§ Problem to solve
Everything from the line containing "middle = (corners.min(0)" through the line containing "for body, members" must be quoted exactly; everything else is left out.

§ Extracted records

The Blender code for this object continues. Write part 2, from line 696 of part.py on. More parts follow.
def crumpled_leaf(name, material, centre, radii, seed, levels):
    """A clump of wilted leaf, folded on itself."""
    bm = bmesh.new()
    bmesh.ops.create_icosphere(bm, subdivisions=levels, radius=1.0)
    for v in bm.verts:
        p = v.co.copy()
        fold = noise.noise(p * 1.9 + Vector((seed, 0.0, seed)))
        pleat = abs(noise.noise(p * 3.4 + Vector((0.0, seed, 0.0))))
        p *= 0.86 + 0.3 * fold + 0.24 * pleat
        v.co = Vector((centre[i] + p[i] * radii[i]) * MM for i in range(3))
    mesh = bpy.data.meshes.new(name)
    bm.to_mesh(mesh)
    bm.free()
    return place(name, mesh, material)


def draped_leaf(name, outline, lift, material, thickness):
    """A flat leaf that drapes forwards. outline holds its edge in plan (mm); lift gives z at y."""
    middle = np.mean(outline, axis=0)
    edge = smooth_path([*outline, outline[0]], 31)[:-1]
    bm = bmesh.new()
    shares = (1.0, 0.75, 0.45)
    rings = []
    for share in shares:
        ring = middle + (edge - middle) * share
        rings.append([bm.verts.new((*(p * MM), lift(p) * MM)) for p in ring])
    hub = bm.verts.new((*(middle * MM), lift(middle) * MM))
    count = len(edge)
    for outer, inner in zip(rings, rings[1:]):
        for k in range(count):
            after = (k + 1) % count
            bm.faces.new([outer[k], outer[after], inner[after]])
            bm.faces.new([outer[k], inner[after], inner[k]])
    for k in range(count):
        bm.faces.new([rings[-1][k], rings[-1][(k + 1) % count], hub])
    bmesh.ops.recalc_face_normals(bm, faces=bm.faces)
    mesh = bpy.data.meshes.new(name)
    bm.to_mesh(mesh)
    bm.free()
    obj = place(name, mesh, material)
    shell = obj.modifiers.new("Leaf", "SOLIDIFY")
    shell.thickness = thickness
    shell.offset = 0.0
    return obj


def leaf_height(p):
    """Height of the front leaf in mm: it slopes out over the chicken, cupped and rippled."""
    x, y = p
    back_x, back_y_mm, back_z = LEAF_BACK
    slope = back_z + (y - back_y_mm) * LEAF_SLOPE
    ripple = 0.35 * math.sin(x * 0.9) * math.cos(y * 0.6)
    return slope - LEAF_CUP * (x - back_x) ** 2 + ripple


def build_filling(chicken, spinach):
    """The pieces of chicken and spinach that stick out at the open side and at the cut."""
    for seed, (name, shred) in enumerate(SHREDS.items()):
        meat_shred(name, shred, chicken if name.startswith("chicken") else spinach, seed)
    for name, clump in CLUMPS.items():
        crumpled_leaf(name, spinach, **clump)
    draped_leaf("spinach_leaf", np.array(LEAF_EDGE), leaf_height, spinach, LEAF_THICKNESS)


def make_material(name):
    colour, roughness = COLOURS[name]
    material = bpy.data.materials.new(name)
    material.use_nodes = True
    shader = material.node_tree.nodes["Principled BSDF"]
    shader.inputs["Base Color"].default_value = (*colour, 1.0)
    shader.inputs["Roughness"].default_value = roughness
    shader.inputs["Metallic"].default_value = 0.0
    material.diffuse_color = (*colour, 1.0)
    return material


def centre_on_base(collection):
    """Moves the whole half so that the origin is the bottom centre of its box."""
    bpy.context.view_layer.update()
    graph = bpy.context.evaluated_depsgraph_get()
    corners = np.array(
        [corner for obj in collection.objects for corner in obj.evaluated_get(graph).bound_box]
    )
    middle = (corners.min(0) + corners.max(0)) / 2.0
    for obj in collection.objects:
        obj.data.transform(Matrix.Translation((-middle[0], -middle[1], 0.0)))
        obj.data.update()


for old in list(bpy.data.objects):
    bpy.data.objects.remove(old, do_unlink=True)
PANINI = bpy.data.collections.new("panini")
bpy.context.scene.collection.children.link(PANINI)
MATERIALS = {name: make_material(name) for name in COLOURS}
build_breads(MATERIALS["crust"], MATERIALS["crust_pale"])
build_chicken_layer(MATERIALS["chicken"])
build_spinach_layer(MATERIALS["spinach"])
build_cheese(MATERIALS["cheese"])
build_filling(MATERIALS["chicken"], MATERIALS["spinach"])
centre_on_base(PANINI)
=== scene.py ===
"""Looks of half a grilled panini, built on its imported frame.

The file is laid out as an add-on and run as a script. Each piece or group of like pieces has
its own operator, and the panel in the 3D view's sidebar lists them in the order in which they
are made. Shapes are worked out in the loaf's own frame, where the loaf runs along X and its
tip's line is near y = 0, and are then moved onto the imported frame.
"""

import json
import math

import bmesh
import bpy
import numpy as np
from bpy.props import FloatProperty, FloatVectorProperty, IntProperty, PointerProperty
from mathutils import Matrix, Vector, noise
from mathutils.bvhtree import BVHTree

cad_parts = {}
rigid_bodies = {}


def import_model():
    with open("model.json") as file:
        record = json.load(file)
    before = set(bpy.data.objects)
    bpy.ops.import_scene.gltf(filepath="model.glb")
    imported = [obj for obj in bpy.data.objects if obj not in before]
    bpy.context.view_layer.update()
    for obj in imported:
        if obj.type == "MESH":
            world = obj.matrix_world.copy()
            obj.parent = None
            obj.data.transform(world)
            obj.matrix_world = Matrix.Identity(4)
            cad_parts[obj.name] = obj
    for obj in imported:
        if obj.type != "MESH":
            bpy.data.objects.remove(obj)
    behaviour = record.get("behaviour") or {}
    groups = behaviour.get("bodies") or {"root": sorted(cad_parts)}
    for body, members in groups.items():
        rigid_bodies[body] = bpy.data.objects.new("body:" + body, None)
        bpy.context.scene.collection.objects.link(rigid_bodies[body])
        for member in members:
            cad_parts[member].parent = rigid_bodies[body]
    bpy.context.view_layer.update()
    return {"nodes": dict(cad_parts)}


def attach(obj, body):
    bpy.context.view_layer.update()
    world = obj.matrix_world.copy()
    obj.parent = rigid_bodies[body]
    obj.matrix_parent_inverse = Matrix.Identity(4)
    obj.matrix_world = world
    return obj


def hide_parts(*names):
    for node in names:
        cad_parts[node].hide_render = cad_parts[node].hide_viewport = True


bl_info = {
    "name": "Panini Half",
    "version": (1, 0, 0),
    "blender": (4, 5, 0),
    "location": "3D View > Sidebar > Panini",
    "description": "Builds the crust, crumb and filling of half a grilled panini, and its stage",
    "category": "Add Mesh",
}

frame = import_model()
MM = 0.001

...

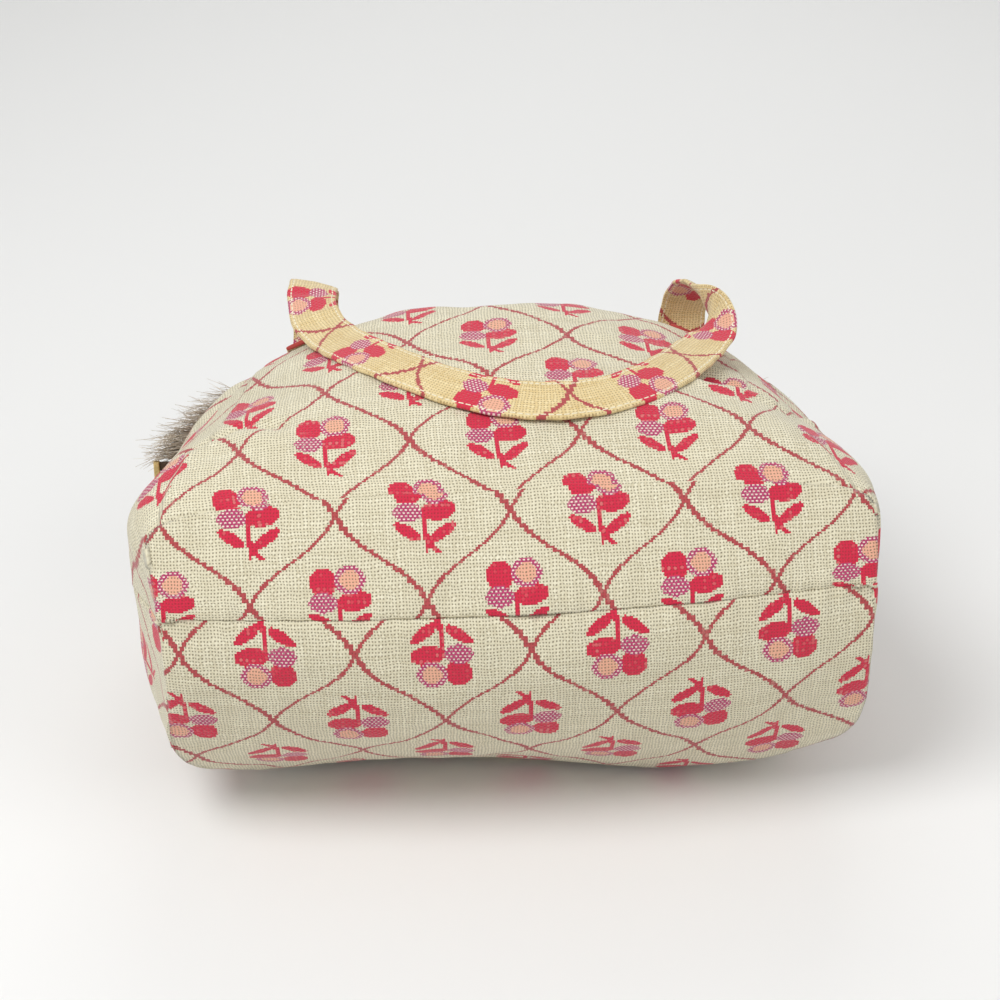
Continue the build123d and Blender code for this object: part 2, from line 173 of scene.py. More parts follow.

§ Task solution
    middle = (corners.min(0) + corners.max(0)) / 2.0
    for obj in collection.objects:
        obj.data.transform(Matrix.Translation((-middle[0], -middle[1], 0.0)))
        obj.data.update()


for old in list(bpy.data.objects):
    bpy.data.objects.remove(old, do_unlink=True)
PANINI = bpy.data.collections.new("panini")
bpy.context.scene.collection.children.link(PANINI)
MATERIALS = {name: make_material(name) for name in COLOURS}
build_breads(MATERIALS["crust"], MATERIALS["crust_pale"])
build_chicken_layer(MATERIALS["chicken"])
build_spinach_layer(MATERIALS["spinach"])
build_cheese(MATERIALS["cheese"])
build_filling(MATERIALS["chicken"], MATERIALS["spinach"])
centre_on_base(PANINI)
=== scene.py ===
"""Looks of half a grilled panini, built on its imported frame.

The file is laid out as an add-on and run as a script. Each piece or group of like pieces has
its own operator, and the panel in the 3D view's sidebar lists them in the order in which they
are made. Shapes are worked out in the loaf's own frame, where the loaf runs along X and its
tip's line is near y = 0, and are then moved onto the imported frame.
"""

import json
import math

import bmesh
import bpy
import numpy as np
from bpy.props import FloatProperty, FloatVectorProperty, IntProperty, PointerProperty
from mathutils import Matrix, Vector, noise
from mathutils.bvhtree import BVHTree

cad_parts = {}
rigid_bodies = {}


def import_model():
    with open("model.json") as file:
        record = json.load(file)
    before = set(bpy.data.objects)
    bpy.ops.import_scene.gltf(filepath="model.glb")
    imported = [obj for obj in bpy.data.objects if obj not in before]
    bpy.context.view_layer.update()
    for obj in imported:
        if obj.type == "MESH":
            world = obj.matrix_world.copy()
            obj.parent = None
            obj.data.transform(world)
            obj.matrix_world = Matrix.Identity(4)
            cad_parts[obj.name] = obj
    for obj in imported:
        if obj.type != "MESH":
            bpy.data.objects.remove(obj)
    behaviour = record.get("behaviour") or {}
    groups = behaviour.get("bodies") or {"root": sorted(cad_parts)}
    for body, members in groups.items():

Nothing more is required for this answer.